[GIVEN INSTRUCTION]: In the listing that follows, the range to quote begins at the line that has "collection = bpy.data.collections.new(OBJECT_NAME)" and ends after the line that has "obj.parent = None"; quote it verbatim and add nothing.

[GIVEN MATERIAL]:
==========

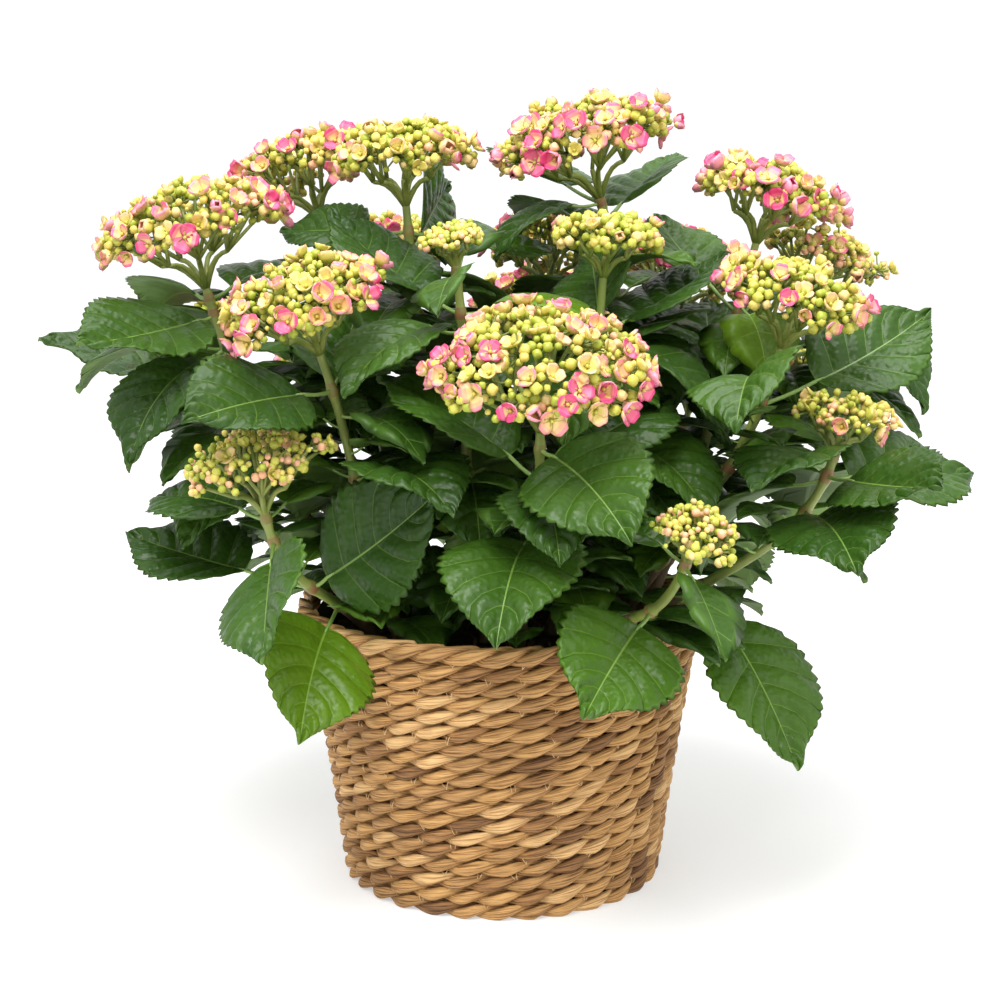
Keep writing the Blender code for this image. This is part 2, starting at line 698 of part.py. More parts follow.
def turned(name, outline, collection, finish):
    """Solid of revolution about Z from an outline that begins and ends on the axis."""
    mesh = bpy.data.meshes.new(name)
    points = [(radius, 0.0, height) for radius, height in outline]
    mesh.from_pydata(points, [(i, i + 1) for i in range(len(points) - 1)], [])
    made = object_from(name, mesh, collection)
    screw = made.modifiers.new("turn", "SCREW")
    screw.steps = screw.render_steps = TURN_STEPS
    screw.use_merge_vertices = True
    screw.merge_threshold = 0.0001
    screw.use_normal_calculate = True
    view = bpy.context.evaluated_depsgraph_get()
    solid = bpy.data.meshes.new_from_object(made.evaluated_get(view))
    made.modifiers.clear()
    made.data = solid
    bm = bmesh.new()
    bm.from_mesh(solid)
    bmesh.ops.remove_doubles(bm, verts=bm.verts, dist=1e-5)
    bmesh.ops.recalc_face_normals(bm, faces=bm.faces)
    bm.to_mesh(solid)
    bm.free()
    solid.materials.clear()
    solid.materials.append(finish)
    solid.shade_smooth()
    solid.set_sharp_from_angle(angle=math.radians(40))
    return made


def make_soil(collection):
    """The filling: a plug with a flat top, clear of the basket by the gap."""
    clear = GAP / math.cos(math.pi / TURN_STEPS) + SOIL_PLAY
    inner_top = float(outer_radius(BASKET_HEIGHT - 2 * RIM_ROPE_RADIUS)) - WALL
    inner_low = BASE_RADIUS - WALL
    slope = (inner_top - inner_low) / (BASKET_HEIGHT - 2 * RIM_ROPE_RADIUS - FLOOR_THICKNESS)
    edge = inner_low + slope * (SOIL_TOP - FLOOR_THICKNESS) - clear
    floor = FLOOR_THICKNESS + GAP
    outline = [(0.0, SOIL_TOP), (edge, SOIL_TOP), (inner_low + slope * GAP - clear, floor), (0.0, floor)]
    return turned("soil", outline, collection, material("peat", PEAT, 0.95))


def make_plant(collection):
    """Canes and shoots."""
    bark = material("bark", BARK, 0.8)
    foliage = material("leaf", LEAF_GREEN, 0.45)
    shoots = [Shoot(name, *plan) for name, plan in SHOOTS.items()]
    leaves = grow_leaves(shoots)
    for shoot in shoots:
        lowest = shoot.length - max(pair[0] for pair in shoot.pairs)
        cut = min(shoot.length * CANE_SHARE, lowest - STEM_FOOT)
        cane = stem_mesh("cane_" + shoot.name, shoot, 0.0, cut, CANE_FOOT_RADIUS, CANE_RADIUS)
        object_from(cane.name, cane, collection, bark)
        stem = stem_mesh("shoot_" + shoot.name, shoot, cut + GAP, shoot.length, STEM_RADIUS, STEM_TOP_RADIUS)
        mass = object_from(stem.name, stem, collection)
        pieces = [leaf_mesh("leaf", leaf) for leaf in leaves[shoot.name]]
        pieces.append(dome_mesh("dome", shoot))
        pieces += ray_meshes("ray", shoot)
        join(mass, pieces)
        keep_largest(mass.data)
        mass.data.materials.clear()
        mass.data.materials.append(foliage)


def main():
    for existing in list(bpy.data.objects):
        bpy.data.objects.remove(existing)
    collection = bpy.data.collections.new(OBJECT_NAME)
    bpy.context.scene.collection.children.link(collection)
    make_basket(collection)
    make_soil(collection)
    make_plant(collection)


main()
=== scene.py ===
import math

import bpy
import numpy as np
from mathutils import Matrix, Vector
from mathutils.kdtree import KDTree


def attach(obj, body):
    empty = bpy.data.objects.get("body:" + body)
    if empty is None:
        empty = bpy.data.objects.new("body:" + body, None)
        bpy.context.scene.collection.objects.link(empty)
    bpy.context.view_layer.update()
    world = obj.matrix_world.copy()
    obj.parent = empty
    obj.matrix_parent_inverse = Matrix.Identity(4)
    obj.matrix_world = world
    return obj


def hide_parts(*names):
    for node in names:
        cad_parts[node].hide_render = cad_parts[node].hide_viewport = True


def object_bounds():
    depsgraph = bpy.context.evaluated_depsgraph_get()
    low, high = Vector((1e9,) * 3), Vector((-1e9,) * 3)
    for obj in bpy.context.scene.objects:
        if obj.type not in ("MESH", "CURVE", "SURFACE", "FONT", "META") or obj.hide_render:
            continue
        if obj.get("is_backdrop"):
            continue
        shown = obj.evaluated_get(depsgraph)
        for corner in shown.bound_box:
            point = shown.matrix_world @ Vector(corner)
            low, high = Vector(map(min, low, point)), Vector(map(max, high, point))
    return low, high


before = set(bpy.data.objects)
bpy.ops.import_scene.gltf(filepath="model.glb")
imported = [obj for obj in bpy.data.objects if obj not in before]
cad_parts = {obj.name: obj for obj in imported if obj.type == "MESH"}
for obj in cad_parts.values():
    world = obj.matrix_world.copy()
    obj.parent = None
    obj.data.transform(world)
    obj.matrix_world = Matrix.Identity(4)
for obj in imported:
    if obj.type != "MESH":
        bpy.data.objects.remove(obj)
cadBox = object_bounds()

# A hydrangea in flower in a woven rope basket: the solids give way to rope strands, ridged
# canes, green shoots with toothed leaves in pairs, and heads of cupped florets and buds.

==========

[EXERCISE OUTPUT]:
    collection = bpy.data.collections.new(OBJECT_NAME)
    bpy.context.scene.collection.children.link(collection)
    make_basket(collection)
    make_soil(collection)
    make_plant(collection)


main()
=== scene.py ===
import math

import bpy
import numpy as np
from mathutils import Matrix, Vector
from mathutils.kdtree import KDTree


def attach(obj, body):
    empty = bpy.data.objects.get("body:" + body)
    if empty is None:
        empty = bpy.data.objects.new("body:" + body, None)
        bpy.context.scene.collection.objects.link(empty)
    bpy.context.view_layer.update()
    world = obj.matrix_world.copy()
    obj.parent = empty
    obj.matrix_parent_inverse = Matrix.Identity(4)
    obj.matrix_world = world
    return obj


def hide_parts(*names):
    for node in names:
        cad_parts[node].hide_render = cad_parts[node].hide_viewport = True


def object_bounds():
    depsgraph = bpy.context.evaluated_depsgraph_get()
    low, high = Vector((1e9,) * 3), Vector((-1e9,) * 3)
    for obj in bpy.context.scene.objects:
        if obj.type not in ("MESH", "CURVE", "SURFACE", "FONT", "META") or obj.hide_render:
            continue
        if obj.get("is_backdrop"):
            continue
        shown = obj.evaluated_get(depsgraph)
        for corner in shown.bound_box:
            point = shown.matrix_world @ Vector(corner)
            low, high = Vector(map(min, low, point)), Vector(map(max, high, point))
    return low, high


before = set(bpy.data.objects)
bpy.ops.import_scene.gltf(filepath="model.glb")
imported = [obj for obj in bpy.data.objects if obj not in before]
cad_parts = {obj.name: obj for obj in imported if obj.type == "MESH"}
for obj in cad_parts.values():
    world = obj.matrix_world.copy()
    obj.parent = None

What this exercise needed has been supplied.